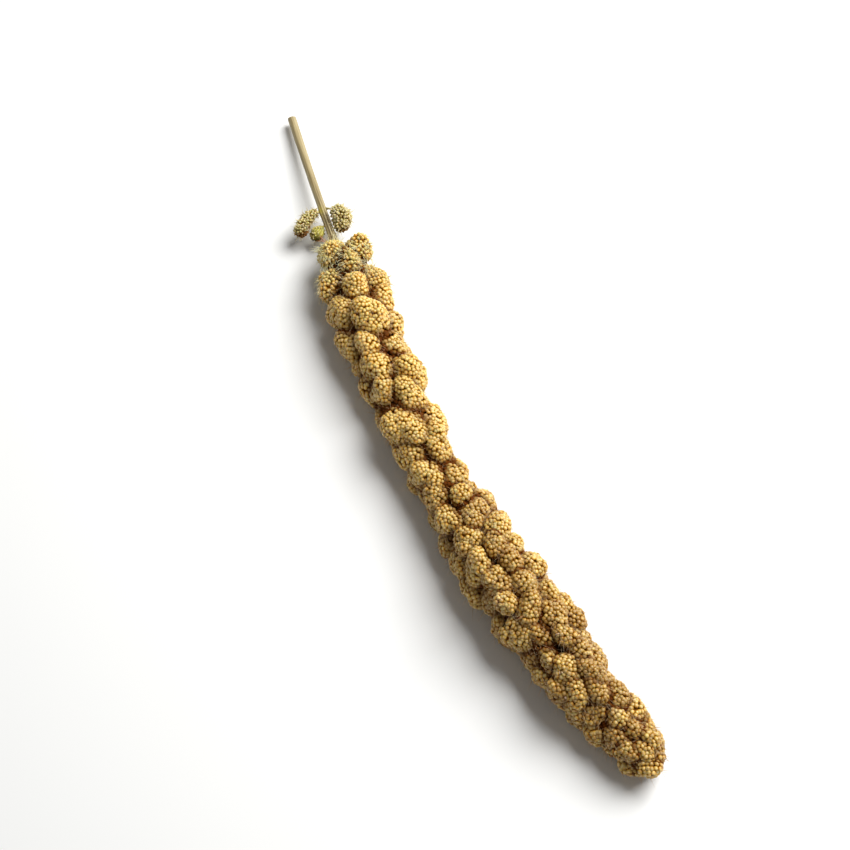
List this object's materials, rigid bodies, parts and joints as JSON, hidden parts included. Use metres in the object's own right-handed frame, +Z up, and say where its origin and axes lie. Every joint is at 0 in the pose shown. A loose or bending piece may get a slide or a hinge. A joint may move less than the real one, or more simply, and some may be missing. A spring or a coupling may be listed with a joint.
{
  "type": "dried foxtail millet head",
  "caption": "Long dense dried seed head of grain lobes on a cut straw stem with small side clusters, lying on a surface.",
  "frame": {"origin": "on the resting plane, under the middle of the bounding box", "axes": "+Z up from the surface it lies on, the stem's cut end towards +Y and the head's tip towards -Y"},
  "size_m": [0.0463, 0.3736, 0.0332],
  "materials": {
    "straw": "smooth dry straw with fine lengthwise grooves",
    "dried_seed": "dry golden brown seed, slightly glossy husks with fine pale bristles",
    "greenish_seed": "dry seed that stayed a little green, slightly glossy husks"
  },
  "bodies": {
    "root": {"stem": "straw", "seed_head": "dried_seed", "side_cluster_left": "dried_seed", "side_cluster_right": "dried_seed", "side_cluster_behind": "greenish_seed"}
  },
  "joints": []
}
....
Short exercise:
Write the data from above out again, exactly.

The response:
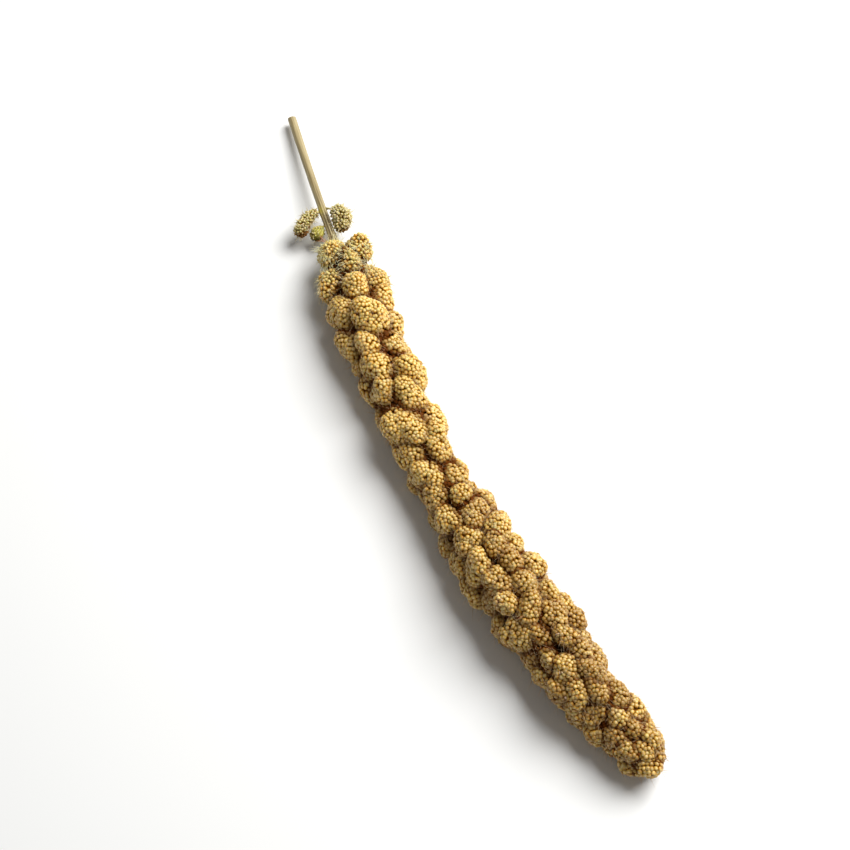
List this object's materials, rigid bodies, parts and joints as JSON, hidden parts included. Use metres in the object's own right-handed frame, +Z up, and say where its origin and axes lie. Every joint is at 0 in the pose shown. A loose or bending piece may get a slide or a hinge. A joint may move less than the real one, or more simply, and some may be missing. A spring or a coupling may be listed with a joint.
{
  "type": "dried foxtail millet head",
  "caption": "Long dense dried seed head of grain lobes on a cut straw stem with small side clusters, lying on a surface.",
  "frame": {"origin": "on the resting plane, under the middle of the bounding box", "axes": "+Z up from the surface it lies on, the stem's cut end towards +Y and the head's tip towards -Y"},
  "size_m": [0.0463, 0.3736, 0.0332],
  "materials": {
    "straw": "smooth dry straw with fine lengthwise grooves",
    "dried_seed": "dry golden brown seed, slightly glossy husks with fine pale bristles",
    "greenish_seed": "dry seed that stayed a little green, slightly glossy husks"
  },
  "bodies": {
    "root": {"stem": "straw", "seed_head": "dried_seed", "side_cluster_left": "dried_seed", "side_cluster_right": "dried_seed", "side_cluster_behind": "greenish_seed"}
  },
  "joints": []
}